## Task to carry out
Start at the line that has "top_panel();" and stop at the line that has "imported = [obj". Print those lines and all lines between them exactly, and nothing more.

## Data excerpt
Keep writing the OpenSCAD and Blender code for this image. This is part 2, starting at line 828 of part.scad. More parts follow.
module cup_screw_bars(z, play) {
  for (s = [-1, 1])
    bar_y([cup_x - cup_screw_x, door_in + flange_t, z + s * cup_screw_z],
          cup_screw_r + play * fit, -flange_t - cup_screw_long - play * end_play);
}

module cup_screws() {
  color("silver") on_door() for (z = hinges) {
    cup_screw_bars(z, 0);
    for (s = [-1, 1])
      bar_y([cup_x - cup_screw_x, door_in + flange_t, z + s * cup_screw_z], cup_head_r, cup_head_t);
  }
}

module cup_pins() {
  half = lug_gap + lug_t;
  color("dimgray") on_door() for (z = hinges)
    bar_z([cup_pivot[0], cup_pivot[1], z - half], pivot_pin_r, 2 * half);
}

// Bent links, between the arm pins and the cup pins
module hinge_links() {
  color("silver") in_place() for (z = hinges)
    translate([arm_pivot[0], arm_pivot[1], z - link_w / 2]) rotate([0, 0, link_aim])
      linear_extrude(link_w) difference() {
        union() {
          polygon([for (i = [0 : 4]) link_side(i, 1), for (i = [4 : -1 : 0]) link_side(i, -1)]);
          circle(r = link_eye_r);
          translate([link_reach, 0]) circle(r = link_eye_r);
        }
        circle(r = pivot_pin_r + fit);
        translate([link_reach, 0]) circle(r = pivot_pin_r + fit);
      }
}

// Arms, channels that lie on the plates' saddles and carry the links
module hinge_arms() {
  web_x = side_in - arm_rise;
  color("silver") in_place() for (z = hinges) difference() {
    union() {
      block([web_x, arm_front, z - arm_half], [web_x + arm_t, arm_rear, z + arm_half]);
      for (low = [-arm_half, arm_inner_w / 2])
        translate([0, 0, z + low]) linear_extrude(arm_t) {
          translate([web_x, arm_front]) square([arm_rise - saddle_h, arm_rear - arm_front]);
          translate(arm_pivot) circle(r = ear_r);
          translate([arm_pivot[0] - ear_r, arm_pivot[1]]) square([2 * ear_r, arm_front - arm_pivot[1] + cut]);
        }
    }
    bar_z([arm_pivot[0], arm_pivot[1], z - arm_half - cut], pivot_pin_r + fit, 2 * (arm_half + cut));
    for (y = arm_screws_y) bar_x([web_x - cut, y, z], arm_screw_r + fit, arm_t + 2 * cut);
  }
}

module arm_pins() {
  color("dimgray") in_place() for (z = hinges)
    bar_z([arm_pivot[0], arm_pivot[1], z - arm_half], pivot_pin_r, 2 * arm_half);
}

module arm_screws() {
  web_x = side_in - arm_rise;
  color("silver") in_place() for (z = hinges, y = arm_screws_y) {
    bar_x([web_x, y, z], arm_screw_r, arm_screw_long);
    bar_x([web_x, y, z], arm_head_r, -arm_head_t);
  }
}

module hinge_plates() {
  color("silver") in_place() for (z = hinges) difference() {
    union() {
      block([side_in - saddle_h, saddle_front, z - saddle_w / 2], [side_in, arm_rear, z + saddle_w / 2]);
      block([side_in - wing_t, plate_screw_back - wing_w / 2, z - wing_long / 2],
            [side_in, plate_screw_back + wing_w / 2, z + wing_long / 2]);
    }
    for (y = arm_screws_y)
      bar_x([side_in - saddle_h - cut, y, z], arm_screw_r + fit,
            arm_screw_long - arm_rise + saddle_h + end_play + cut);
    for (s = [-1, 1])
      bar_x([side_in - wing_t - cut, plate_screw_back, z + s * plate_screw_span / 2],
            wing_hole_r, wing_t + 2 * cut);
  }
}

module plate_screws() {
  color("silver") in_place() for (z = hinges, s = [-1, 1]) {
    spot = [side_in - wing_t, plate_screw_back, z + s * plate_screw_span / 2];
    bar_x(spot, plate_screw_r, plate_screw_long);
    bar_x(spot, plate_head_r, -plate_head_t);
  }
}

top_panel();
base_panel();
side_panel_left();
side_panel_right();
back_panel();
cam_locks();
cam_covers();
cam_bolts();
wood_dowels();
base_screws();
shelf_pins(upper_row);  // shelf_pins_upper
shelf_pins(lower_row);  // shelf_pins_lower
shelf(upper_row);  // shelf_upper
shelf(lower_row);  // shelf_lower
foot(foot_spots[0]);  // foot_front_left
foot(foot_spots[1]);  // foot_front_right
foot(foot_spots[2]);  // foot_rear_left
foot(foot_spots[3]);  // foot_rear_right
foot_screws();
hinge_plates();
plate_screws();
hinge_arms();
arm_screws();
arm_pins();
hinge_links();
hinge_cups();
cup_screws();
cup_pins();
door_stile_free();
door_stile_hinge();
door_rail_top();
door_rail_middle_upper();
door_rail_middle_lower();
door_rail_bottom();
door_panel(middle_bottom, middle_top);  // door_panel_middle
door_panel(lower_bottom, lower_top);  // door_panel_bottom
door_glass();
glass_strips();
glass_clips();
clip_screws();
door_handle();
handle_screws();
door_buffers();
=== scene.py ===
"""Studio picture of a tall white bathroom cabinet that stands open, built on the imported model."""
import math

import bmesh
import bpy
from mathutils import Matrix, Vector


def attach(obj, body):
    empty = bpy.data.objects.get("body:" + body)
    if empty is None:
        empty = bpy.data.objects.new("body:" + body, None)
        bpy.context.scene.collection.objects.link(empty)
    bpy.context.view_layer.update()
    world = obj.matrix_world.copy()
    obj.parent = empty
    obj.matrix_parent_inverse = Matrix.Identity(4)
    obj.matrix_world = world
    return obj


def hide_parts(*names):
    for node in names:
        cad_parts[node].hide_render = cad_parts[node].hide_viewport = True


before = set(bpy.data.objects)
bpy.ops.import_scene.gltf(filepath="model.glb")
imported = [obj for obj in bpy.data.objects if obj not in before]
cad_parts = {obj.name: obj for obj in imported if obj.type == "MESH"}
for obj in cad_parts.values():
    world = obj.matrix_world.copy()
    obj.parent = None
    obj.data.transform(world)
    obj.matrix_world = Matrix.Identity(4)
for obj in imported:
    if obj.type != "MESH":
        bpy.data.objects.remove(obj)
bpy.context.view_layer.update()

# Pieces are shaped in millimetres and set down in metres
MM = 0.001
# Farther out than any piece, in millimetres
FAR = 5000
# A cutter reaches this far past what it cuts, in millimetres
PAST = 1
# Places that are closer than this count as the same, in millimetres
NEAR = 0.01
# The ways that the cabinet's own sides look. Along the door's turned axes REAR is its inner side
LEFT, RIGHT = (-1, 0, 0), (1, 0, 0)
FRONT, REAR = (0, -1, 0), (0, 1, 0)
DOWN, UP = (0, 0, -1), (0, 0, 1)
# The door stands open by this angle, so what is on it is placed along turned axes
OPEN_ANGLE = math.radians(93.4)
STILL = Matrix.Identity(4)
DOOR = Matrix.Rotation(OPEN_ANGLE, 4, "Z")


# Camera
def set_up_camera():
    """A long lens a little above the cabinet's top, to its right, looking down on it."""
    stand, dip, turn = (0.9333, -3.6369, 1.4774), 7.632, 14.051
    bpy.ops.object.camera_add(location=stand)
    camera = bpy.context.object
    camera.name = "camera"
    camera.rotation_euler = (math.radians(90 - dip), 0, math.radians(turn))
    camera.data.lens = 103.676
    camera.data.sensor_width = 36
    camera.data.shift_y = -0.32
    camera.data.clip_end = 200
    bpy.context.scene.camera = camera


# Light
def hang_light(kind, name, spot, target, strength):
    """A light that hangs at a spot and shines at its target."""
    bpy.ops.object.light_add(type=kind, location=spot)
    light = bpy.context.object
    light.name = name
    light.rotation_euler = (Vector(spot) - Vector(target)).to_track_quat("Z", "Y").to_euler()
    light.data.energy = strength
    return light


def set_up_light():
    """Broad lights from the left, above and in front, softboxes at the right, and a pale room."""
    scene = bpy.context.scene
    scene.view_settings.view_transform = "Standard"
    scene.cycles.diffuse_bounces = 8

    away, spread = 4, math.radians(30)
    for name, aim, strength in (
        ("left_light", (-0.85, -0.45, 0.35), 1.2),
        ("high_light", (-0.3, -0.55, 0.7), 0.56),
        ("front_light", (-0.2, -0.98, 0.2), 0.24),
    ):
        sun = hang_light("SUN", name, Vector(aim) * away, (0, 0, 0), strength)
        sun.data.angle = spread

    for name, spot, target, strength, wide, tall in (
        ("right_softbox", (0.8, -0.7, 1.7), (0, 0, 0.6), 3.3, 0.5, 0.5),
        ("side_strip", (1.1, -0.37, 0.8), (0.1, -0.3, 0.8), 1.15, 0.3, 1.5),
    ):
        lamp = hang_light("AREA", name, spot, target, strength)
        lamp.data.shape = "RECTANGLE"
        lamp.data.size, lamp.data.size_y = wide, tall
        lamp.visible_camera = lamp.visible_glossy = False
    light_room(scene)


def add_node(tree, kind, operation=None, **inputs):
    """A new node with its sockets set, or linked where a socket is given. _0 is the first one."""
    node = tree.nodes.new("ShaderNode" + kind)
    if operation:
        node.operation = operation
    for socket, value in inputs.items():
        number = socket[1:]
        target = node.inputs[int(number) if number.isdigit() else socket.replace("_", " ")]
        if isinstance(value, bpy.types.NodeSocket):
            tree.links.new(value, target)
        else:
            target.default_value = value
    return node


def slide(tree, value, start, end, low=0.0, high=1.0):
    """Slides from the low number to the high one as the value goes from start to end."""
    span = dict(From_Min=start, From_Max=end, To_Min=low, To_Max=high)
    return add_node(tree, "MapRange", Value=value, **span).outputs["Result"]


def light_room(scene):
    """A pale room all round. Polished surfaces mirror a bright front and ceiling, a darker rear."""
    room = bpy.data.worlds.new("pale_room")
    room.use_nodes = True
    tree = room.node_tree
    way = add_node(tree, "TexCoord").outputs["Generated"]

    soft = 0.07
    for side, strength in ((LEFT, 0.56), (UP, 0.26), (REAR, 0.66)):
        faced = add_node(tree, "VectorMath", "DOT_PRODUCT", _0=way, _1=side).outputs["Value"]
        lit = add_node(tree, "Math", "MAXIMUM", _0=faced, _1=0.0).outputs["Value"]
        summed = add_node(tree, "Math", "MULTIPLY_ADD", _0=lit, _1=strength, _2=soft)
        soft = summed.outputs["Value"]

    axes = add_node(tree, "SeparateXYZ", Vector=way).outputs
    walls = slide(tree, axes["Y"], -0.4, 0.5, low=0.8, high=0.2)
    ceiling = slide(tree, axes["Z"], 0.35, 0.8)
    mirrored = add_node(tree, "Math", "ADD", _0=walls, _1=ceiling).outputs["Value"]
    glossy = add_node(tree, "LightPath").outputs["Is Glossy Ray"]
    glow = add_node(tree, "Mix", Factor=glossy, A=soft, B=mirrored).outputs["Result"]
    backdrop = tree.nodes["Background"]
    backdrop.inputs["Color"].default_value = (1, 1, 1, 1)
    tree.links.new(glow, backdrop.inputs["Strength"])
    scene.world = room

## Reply
top_panel();
base_panel();
side_panel_left();
side_panel_right();
back_panel();
cam_locks();
cam_covers();
cam_bolts();
wood_dowels();
base_screws();
shelf_pins(upper_row);  // shelf_pins_upper
shelf_pins(lower_row);  // shelf_pins_lower
shelf(upper_row);  // shelf_upper
shelf(lower_row);  // shelf_lower
foot(foot_spots[0]);  // foot_front_left
foot(foot_spots[1]);  // foot_front_right
foot(foot_spots[2]);  // foot_rear_left
foot(foot_spots[3]);  // foot_rear_right
foot_screws();
hinge_plates();
plate_screws();
hinge_arms();
arm_screws();
arm_pins();
hinge_links();
hinge_cups();
cup_screws();
cup_pins();
door_stile_free();
door_stile_hinge();
door_rail_top();
door_rail_middle_upper();
door_rail_middle_lower();
door_rail_bottom();
door_panel(middle_bottom, middle_top);  // door_panel_middle
door_panel(lower_bottom, lower_top);  // door_panel_bottom
door_glass();
glass_strips();
glass_clips();
clip_screws();
door_handle();
handle_screws();
door_buffers();
=== scene.py ===
"""Studio picture of a tall white bathroom cabinet that stands open, built on the imported model."""
import math

import bmesh
import bpy
from mathutils import Matrix, Vector


def attach(obj, body):
    empty = bpy.data.objects.get("body:" + body)
    if empty is None:
        empty = bpy.data.objects.new("body:" + body, None)
        bpy.context.scene.collection.objects.link(empty)
    bpy.context.view_layer.update()
    world = obj.matrix_world.copy()
    obj.parent = empty
    obj.matrix_parent_inverse = Matrix.Identity(4)
    obj.matrix_world = world
    return obj


def hide_parts(*names):
    for node in names:
        cad_parts[node].hide_render = cad_parts[node].hide_viewport = True


before = set(bpy.data.objects)
bpy.ops.import_scene.gltf(filepath="model.glb")
imported = [obj for obj in bpy.data.objects if obj not in before]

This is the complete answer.